Jean Rollin’s fantasy films – any of them - are an acquired taste. No question about that.
I would say that newcomers to this esoteric and surreal branch of genre-charade should do some research and test the water first because to assume from their covers and from their synopsis blurb that they are the sort of vampire films that start where Hammer’s lesbian trysts leave off would be setting the wrong tone entirely. It is true that they are rife with girl-on-girl activities and that these girls usually turn out to be of the blood-drinking variety, but you have to make way for often woeful dialogue, even worse acting from characters that you couldn’t care less about, and a complete dearth of actual, tangible narrative to latch onto … and these elements tend to diffuse things throughout.
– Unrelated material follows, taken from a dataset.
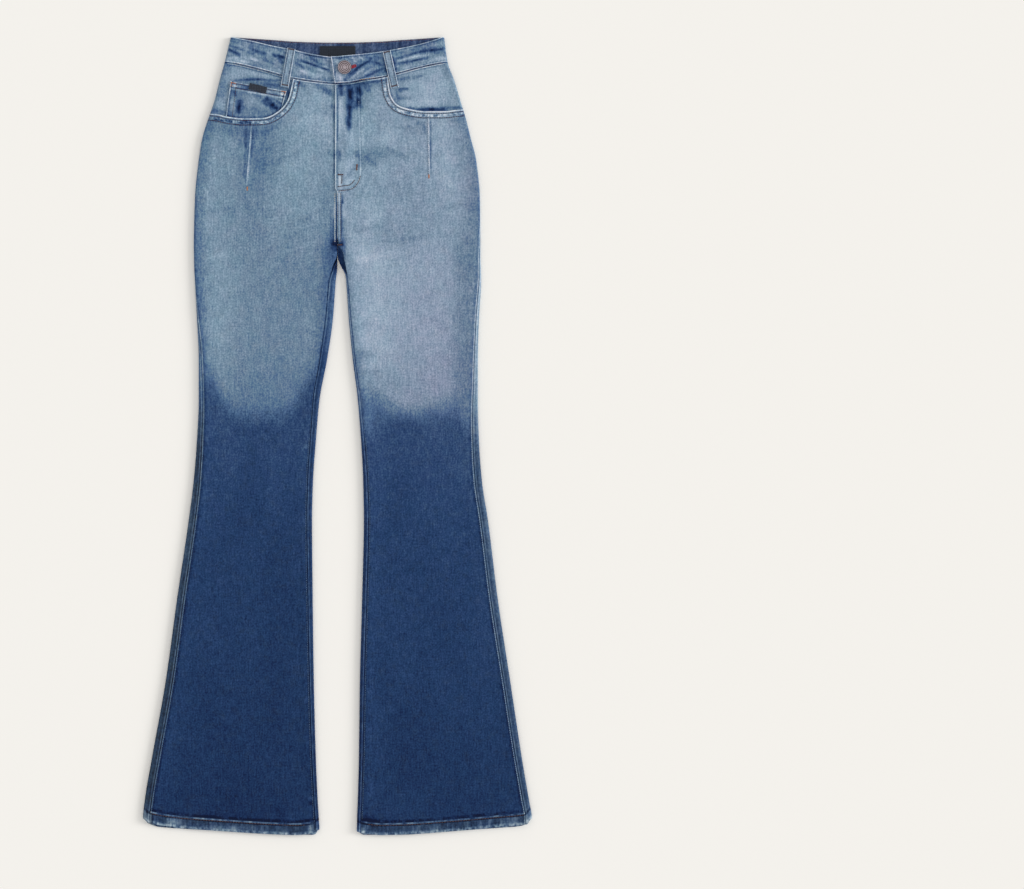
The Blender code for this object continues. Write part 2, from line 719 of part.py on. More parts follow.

But this is compensated for, provided you are in the right frame of mind that is, by often sumptuous settings, bizarre and exotic imagery, oodles of gothic and decadent atmosphere, and a uniquely hallucinatory tone. For some, myself included, that is often enough. Rollin uses his cast, his amazing women in particular, as object d’art in a gallery that hints at the grisly and the grotesque, but is more concerned with becoming a sensual canvas of the odd and the peculiar … and the downright erotic. They are meandering and dreamlike, and Fascination, which benefits from a genuine plot, is possibly the best of the bunch. Some will simply scratch their heads and wonder what all the fuss was about, but a few others, just a few, might fall under the weirdly wonderful spell of Jean Rollin’s elegant dream-world.
This disc heads-up a fine series of releases that pay overdue respect to a maligned and neglected filmmaker who, if nothing else, had a unique and singular vision that he diligently abided by. To this end, Redemption and Kino present Fascination with a fine transfer that appears faithful and film-like. We don’t get much in the way of extras, but what is provided is certainly interesting and, indeed, heartfelt.
Jean Rollin fans will lap surely lap this series of BD’s up. Others may want to think a little harder before taking the plunge.